Older people could be particularly vulnerable to the effects of extreme heat events this summer, because of the physical isolation that COVID-19 requires, a new report says.
Such events appear to be on the rise in Minneapolis, where the average summer temperature has increased 2.3 degrees over the past 50 years.
Isolation, which has been forced upon millions of Americans because of the pandemic, is a leading contributor to heat deaths, according to the report, which was authored by the nonprofit news organization Climate Central.
Health experts say they’re worried about an increase of heat-related deaths because of it.
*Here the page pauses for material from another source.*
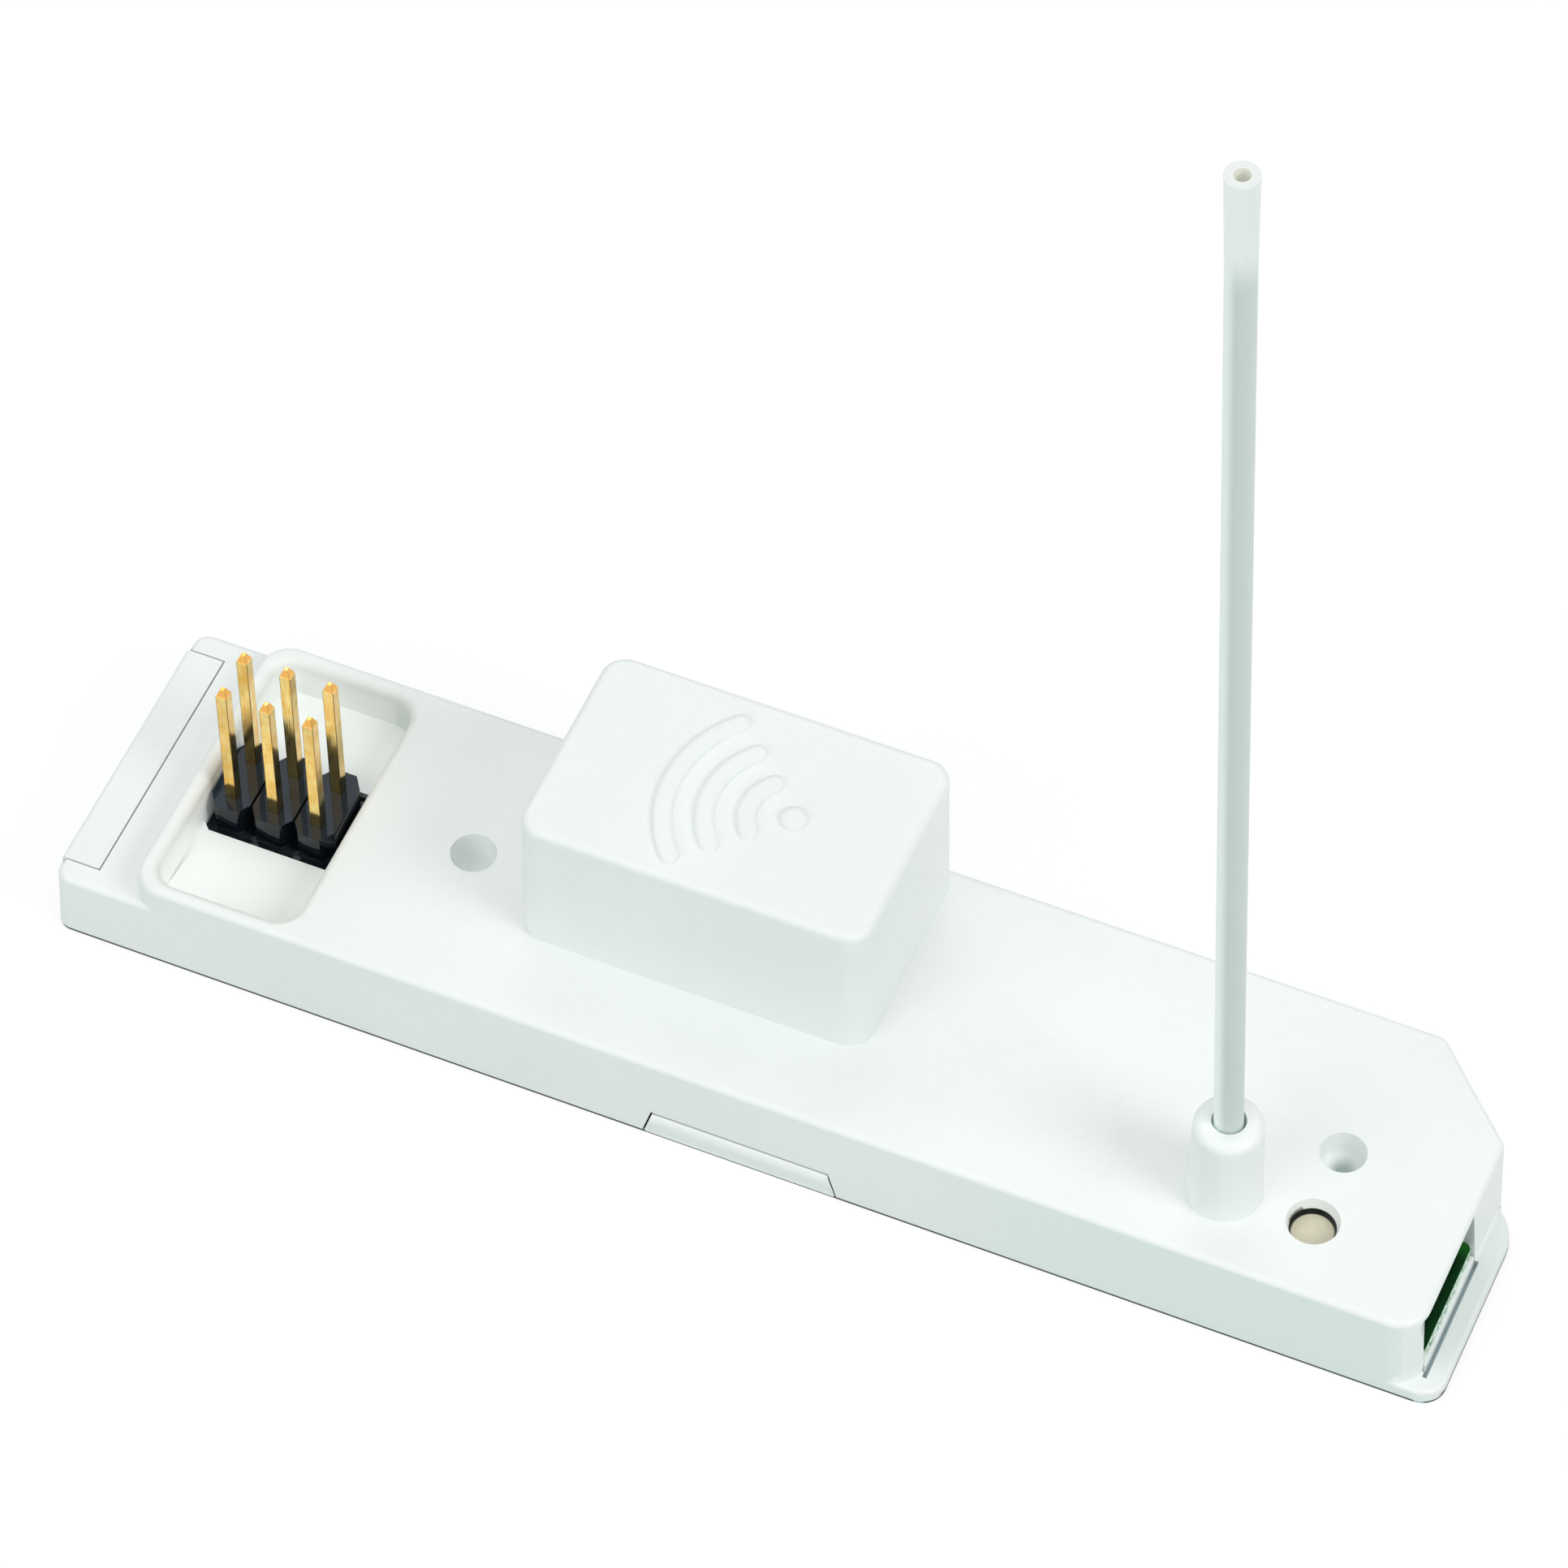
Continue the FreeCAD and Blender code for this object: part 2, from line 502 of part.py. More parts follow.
def make_bottom_cover():
    body = new_body("bottom_cover")
    foot = number("reveal_height")

    sketch = new_sketch(body, "foot_plate")
    outline(sketch, [
        ("reveal_inset", "reveal_inset"), ("module_length - reveal_inset", "reveal_inset"),
        ("module_length - reveal_inset", "foot_back - reveal_inset"),
        ("end_wall - reveal_inset", "foot_back + foot_reach - reveal_inset"),
        ("end_wall - reveal_inset", "module_width - bevel - reveal_inset"),
        ("end_wall - bevel - reveal_inset", "module_width - reveal_inset"),
        ("reveal_inset", "module_width - reveal_inset")])
    pad(body, sketch, "reveal_height")
    for name, radius, side in (("plate_front_corner", "foot_corner - reveal_inset", -1),
                               ("plate_back_corner", "foot_back_corner - reveal_inset", 1)):
        fillet(body, name, radius,
               lambda box, edge: upright(box, 0, foot) and box.XMin > number("end_wall")
               and side * (box.YMin - number("centre_y / 2")) > 0)
    fillet(body, "plate_left_corners", "corner_radius - reveal_inset",
           lambda box, edge: upright(box, 0, foot) and box.XMax < number("corner_radius"))

    # The floor stands up inside the walls of the housing.
    sketch = new_sketch(body, "floor", "reveal_height / 2")
    outline(sketch, [("tongue_right + wall + floor_gap", "wall + floor_gap"),
                     ("end_wall - wall - floor_gap", "wall + floor_gap"),
                     ("end_wall - wall - floor_gap", "module_width - bevel - wall - floor_gap"),
                     ("end_wall - bevel - wall - floor_gap", "module_width - wall - floor_gap"),
                     ("tongue_right + wall + floor_gap", "module_width - wall - floor_gap")])
    pad(body, sketch, "floor_top - reveal_height / 2")

    # Left tongue: an upright block that closes the notch, with a web to the floor.
    sketch = new_sketch(body, "left_tongue")
    rectangle(sketch, "0.03", "tongue_front + tongue_gap", "tongue_right - tongue_gap",
              "tongue_back - tongue_gap")
    pad(body, sketch, "ledge_height")
    fillet(body, "left_tongue_edge", "edge_radius * 0.7",
           lambda box, edge: level(box, number("ledge_height")) and box.XMax < number("tongue_right / 2"))
    sketch = new_sketch(body, "left_web")
    rectangle(sketch, "tongue_right - 0.4", "tongue_front + tongue_gap",
              "tongue_right + wall + floor_gap + 0.2", "tongue_back - tongue_gap")
    pad(body, sketch, "floor_top")

    # Right tongue: it fills the foot of the window and carries the end of the board.
    sketch = new_sketch(body, "right_tongue")
    rectangle(sketch, "end_wall - wall - 1.2", "window_front + tongue_gap", "end_wall - 0.02",
              "window_back - tongue_gap - 0.05")
    pad(body, sketch, "board_bottom")
    fillet(body, "right_tongue_edge", "0.12",
           lambda box, edge: level(box, number("board_bottom"))
           and box.XMin > number("end_wall - wall / 2"))

    # Snap tabs, flush with the drafted walls and rounded along the top.
    sketch = new_sketch(body, "tabs", "0", "XZ_Plane")
    outline(sketch, [("tab_left", "0"), ("tab_right", "0"), ("tab_right", "reveal_height"),
                     ("tab_right - tab_slope", "tab_height"), ("tab_left + tab_slope", "tab_height"),
                     ("tab_left", "reveal_height")])
    bind(sketch, ".AttachmentOffset.Base.z", "-module_width / 2")
    pad(body, sketch, "module_width - 0.1", both=True)
    fillet(body, "tab_edges", "tab_round",
           lambda box, edge: level(box, number("tab_height")) and box.XLength > number("tab_length / 2"))
    sketch = new_sketch(body, "between_tabs", "tab_height + 0.1")
    rectangle(sketch, "tab_left - 1", "wall + floor_gap", "tab_right + 1", "module_width - wall - floor_gap")
    pocket(body, sketch, "tab_height + 0.1 - floor_top")

    # Ribs that carry the board, and a hollow under the pin tails.
    for name, front, rear in (("front_rib", "board_inset", "board_inset + seat_width"),
                              ("back_rib", "module_width - board_inset - seat_width",
                               "module_width - board_inset")):
        sketch = new_sketch(body, name, "floor_top - 0.2")
        rectangle(sketch, "board_left + 1", front, "end_wall - bevel - wall - 1", rear)
        pad(body, sketch, "board_bottom - floor_top + 0.2")
    for name, x in (("cross_rib_one", "guide_one_x"), ("cross_rib_two", "guide_two_x")):
        sketch = new_sketch(body, name, "floor_top - 0.2")
        rectangle(sketch, x + " - seat_width / 2", "board_inset", x + " + seat_width / 2",
                  "module_width - bevel - wall")
        pad(body, sketch, "board_bottom - floor_top + 0.2")
    return body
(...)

“Everyone should be aware that this summer there may be more vulnerable people home alone and isolated than ever before,” New York University sociologist Eric Klinenberg wrote in the report.
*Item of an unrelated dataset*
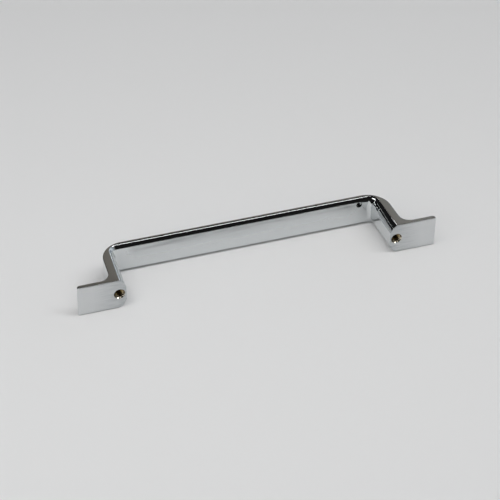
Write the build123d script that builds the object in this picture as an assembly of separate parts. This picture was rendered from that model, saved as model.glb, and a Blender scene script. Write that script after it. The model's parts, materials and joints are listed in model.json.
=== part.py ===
"""Bridge pull handle: one cast strap, a straight grip on two legs with flat feet turned outward.

X runs along the handle, Y from the mounting plane out to the grip, Z across the strap's width.
The origin lies on the mounting plane, midway between the two screw holes.  Millimetres, degrees.
"""
from build123d import *

import os
from math import cos, radians, sin, tan

# The strap seen from its edge
hole_spacing = 128.0         # between the screw holes
overall_length = 165.0       # tip to tip of the feet
projection = 25.6            # mounting plane to the front of the grip
strap_width = 15.0           # the same from tip to tip
grip_thickness = 3.1
leg_thickness = 6.9          # at the foot, square to the slope of the leg's outside
leg_lean = 3.2               # degrees by which the outsides of the legs draw together toward the grip
inner_lean = 1.6             # the same for their insides, along the middle of the strap
foot_thickness = 2.0
screw_to_leg = 3.25          # screw axis to the inside of the leg, at the mounting plane

# Corners and edges
outer_corner_radius = 10.7   # leg into grip, outside
inner_corner_radius = 2.0    # leg into grip, inside, along the middle of the strap
side_corner_radius = 5.2     # the same along the sides of the strap
foot_fillet = 4.8            # front of the foot into the leg
tip_radius = 1.4             # front edge of the foot's tip
edge_radius = 0.3            # the buffed outer edges
grip_flat = 0.9              # side of the grip left flat beside the rounded inner edge
leg_flat = 3.6               # the same on the legs
grip_round_height = 3.2      # how far the grip's rounded inner edge reaches across the strap's width
leg_round_height = 4.4       # the same on the legs
leg_fullness = 1.35          # of the legs' inner edge, where 1 is a chamfer and 2 a quarter ellipse
round_sections = 9           # sections through each rounded inner edge

# Screw holes, tapped for M4
tap_drill = 3.3
drill_depth = 14.0           # to the end of the full bore, before the drill's point
drill_point = 118.0          # degrees
countersink = 5.1            # width of its mouth
countersink_angle = 90.0     # degrees

# Small blind hole in the back of the grip, beside one leg
jig_hole = 2.7
jig_hole_depth = 1.6
jig_hole_to_leg = 5.5
jig_hole_to_edge = 3.1

edge_z = strap_width / 2
screw_x = hole_spacing / 2
inner_root_x = screw_x - screw_to_leg
outer_root_x = inner_root_x + leg_thickness / cos(radians(leg_lean))
grip_back_y = projection - grip_thickness


def leg_x(root_x, y, lean=leg_lean):
    """Where a side of the leg that starts at root_x has reached at height y."""
    return root_x - y * tan(radians(lean))


def mirrored(points):
    """The points, then their mirror images, as one path across the handle."""
    return points + [(-x, y) for x, y in reversed(points)]


def strap_blank():
    """The strap's outline with the space between the legs still filled."""
    half = [
        (overall_length / 2, 0),
        (overall_length / 2, foot_thickness),
        (leg_x(outer_root_x, foot_thickness), foot_thickness),
        (leg_x(outer_root_x, projection), projection),
    ]
    radii = [0, tip_radius, foot_fillet, outer_corner_radius]
    outline = make_face(FilletPolyline(*mirrored(half), radius=radii + radii[::-1], close=True))
    blank = extrude(outline, amount=edge_z, both=True)
    sides = blank.edges().filter_by_position(Axis.Z, edge_z, edge_z)
    sides += blank.edges().filter_by_position(Axis.Z, -edge_z, -edge_z)
    return fillet([edge for edge in sides if edge.center().Y > edge_radius / 4], edge_radius)


def opening_section(z):
    """The space between the legs at height z, where its sides flare toward both sides of the strap."""
    grip_share = max((abs(z) - edge_z) / grip_round_height + 1, 0)
    grip_spread = 1 - (1 - grip_share**2) ** 0.5
    leg_share = max((abs(z) - edge_z) / leg_round_height + 1, 0)
    leg_spread = 1 - (1 - leg_share**leg_fullness) ** (1 / leg_fullness)
    root_x = inner_root_x + (leg_thickness - leg_flat) / cos(radians(leg_lean)) * leg_spread
    back_y = grip_back_y + (grip_thickness - grip_flat) * grip_spread
    lean = inner_lean + (leg_lean - inner_lean) * leg_spread
    mouth_y = -foot_thickness
    half = [(leg_x(root_x, mouth_y, lean), mouth_y), (leg_x(root_x, back_y, lean), back_y)]
    radii = [0, inner_corner_radius + (side_corner_radius - inner_corner_radius) * grip_spread]
    outline = make_face(FilletPolyline(*mirrored(half), radius=radii + radii[::-1], close=True))
    return Pos(0, 0, z) * outline


def opening():
    """The space between the legs, straight in the middle and flared toward both sides."""
    straight_z = edge_z - leg_round_height
    middle = extrude(opening_section(0), amount=straight_z, both=True)
    sections = []
    for step in range(round_sections):
        angle = radians(90 * step / (round_sections - 1))
        sections.append(opening_section(straight_z + leg_round_height * sin(angle) ** (2 / leg_fullness)))
    flare = loft(sections)
    return middle + flare + mirror(flare, Plane.XY)


def screw_hole(side):
    """Tapping bore with its drill point and countersink, cut into the mounting face."""
    bore_radius = tap_drill / 2
    mouth_radius = countersink / 2
    mouth_depth = (mouth_radius - bore_radius) / tan(radians(countersink_angle / 2))
    point_length = bore_radius / tan(radians(drill_point / 2))
    section = Polyline(
        (0, 0),
        (mouth_radius, 0),
        (bore_radius, mouth_depth),
        (bore_radius, drill_depth),
        (0, drill_depth + point_length),
        close=True,
    )
    return Pos(side * screw_x, 0, 0) * revolve(make_face(section), Axis.Y)


def jig_pocket():
    """The small blind hole in the back of the grip."""
    leg_side_x = leg_x(inner_root_x, grip_back_y, inner_lean)
    place = Pos(leg_side_x - jig_hole_to_leg, grip_back_y, edge_z - jig_hole_to_edge)
    bore = Rot(90, 0, 0) * Cylinder(jig_hole / 2, 2 * jig_hole_depth)
    return place * bore


handle = strap_blank() - opening() - screw_hole(-1) - screw_hole(1) - jig_pocket()

os.makedirs("parts", exist_ok=True)
export_step(handle, "parts/pull_handle.step")
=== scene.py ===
"""Bridge pull handle: a zinc casting, drilled and tapped from behind, polished and chrome-plated."""
import json
from math import cos, degrees, pi, radians, sin, tan

import bmesh
import bpy
from mathutils import Matrix, Vector


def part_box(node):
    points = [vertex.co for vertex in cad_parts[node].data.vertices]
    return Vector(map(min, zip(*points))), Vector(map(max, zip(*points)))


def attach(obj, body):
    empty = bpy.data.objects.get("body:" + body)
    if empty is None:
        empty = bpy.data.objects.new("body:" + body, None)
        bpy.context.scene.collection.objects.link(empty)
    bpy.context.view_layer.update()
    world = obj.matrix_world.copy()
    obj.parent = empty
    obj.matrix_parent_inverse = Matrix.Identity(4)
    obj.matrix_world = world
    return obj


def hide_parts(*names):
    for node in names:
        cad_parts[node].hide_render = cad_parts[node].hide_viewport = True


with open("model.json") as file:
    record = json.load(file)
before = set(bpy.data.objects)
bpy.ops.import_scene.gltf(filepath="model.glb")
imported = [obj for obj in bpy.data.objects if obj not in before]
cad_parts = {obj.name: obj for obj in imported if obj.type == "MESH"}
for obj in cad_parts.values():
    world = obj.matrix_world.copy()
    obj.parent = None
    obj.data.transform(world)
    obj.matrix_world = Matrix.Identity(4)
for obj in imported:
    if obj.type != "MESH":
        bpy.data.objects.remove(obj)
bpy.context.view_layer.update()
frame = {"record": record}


# The casting.  One strap of zinc alloy, with a straight grip, two legs that lean together and two
# thin feet turned outward.  Its front edges are only buffed.  Between the legs its faces are slightly
# crowned and their edges full and round, to be kind to the fingers.  Sizes are in millimetres.
MM = 0.001
mounts = {mount["name"]: mount for mount in frame["record"]["mounts"]}
hole_spacing = mounts["screw_holes"]["dims"]["spacing_x_mm"]
half_length, projection, half_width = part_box("pull_handle")[1] / MM

grip_thickness = 3.1
leg_thickness = 6.9
outer_lean = radians(3.2)      # of the outsides of the legs toward each other
inner_lean = radians(1.6)
foot_thickness = 2.0
screw_to_leg = 3.25            # screw axis to the inside of the leg, at the mounting face
outer_corner_radius = 10.7
inner_corner_radius = 2.0      # along the middle of the strap
side_corner_radius = 5.2       # the same corner along the sides of the strap
foot_fillet = 4.8
tip_radius = 1.4
edge_radius = 0.3
grip_flat = 0.9                # side of the grip left flat beside the rounded inner edge
leg_flat = 3.6
grip_round_height = 3.2        # how far that edge reaches across the strap
leg_round_height = 4.4
grip_fullness = 2.0            # of that edge, where 1 is a chamfer and 2 a quarter ellipse
leg_fullness = 1.35
grip_crown = 0.35              # how far the crowned face would fall from its middle to the side
leg_crown = 0.25

screw_x = hole_spacing / 2
inner_root_x = screw_x - screw_to_leg
outer_root_x = inner_root_x + leg_thickness / cos(outer_lean)
grip_back_y = projection - grip_thickness
foot_fillet_y = foot_thickness + foot_fillet
foot_fillet_x = outer_root_x + (foot_fillet - foot_fillet_y * sin(outer_lean)) / cos(outer_lean)
leg_end_y = foot_fillet_y - foot_fillet * sin(outer_lean)

grip_steps, corner_steps, leg_steps = 10, 24, 5
fillet_steps, foot_steps, tip_steps = 14, 6, 6
rim_steps = 18


def arc(centre, radius, start, end, steps, hollow=False):
    """Points and outward normals round an arc; angles in degrees."""
    angles = [radians(start + (end - start) * step / steps) for step in range(steps + 1)]
    spokes = [Vector((cos(angle), sin(angle))) for angle in angles]
    return [(centre + radius * spoke, -spoke if hollow else spoke) for spoke in spokes]


def run(start, end, steps):
    """Points and outward normals along a straight run, with the metal on its right."""
    along = (end - start).normalized()
    return [(start.lerp(end, step / steps), Vector((-along.y, along.x))) for step in range(steps + 1)]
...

Approximately 12,000 Americans die each year from heat-related causes, and 80% are over 60, according to the report.
There is no universal definition of an extreme heat event, according to the Minnesota Department of Health. But in general, it refers to an extended period of unusually hot conditions.
Experts say that older adults’ best defense against excessive heat is social connection. The Climate Central report says that some cities are allocating additional money for air conditioners and utility bills, closing streets to allow more outdoor space for pedestrians and parking air-conditioned buses as cooling centers. Such measures sometimes take the place of traditional cooling centers, such as air-conditioned malls or libraries.
In Minneapolis, there are significantly fewer air-conditioned buildings open to the public than in previous years, with the closure of libraries and park recreation centers. Hennepin County maintains an online map of public buildings that have air conditioning.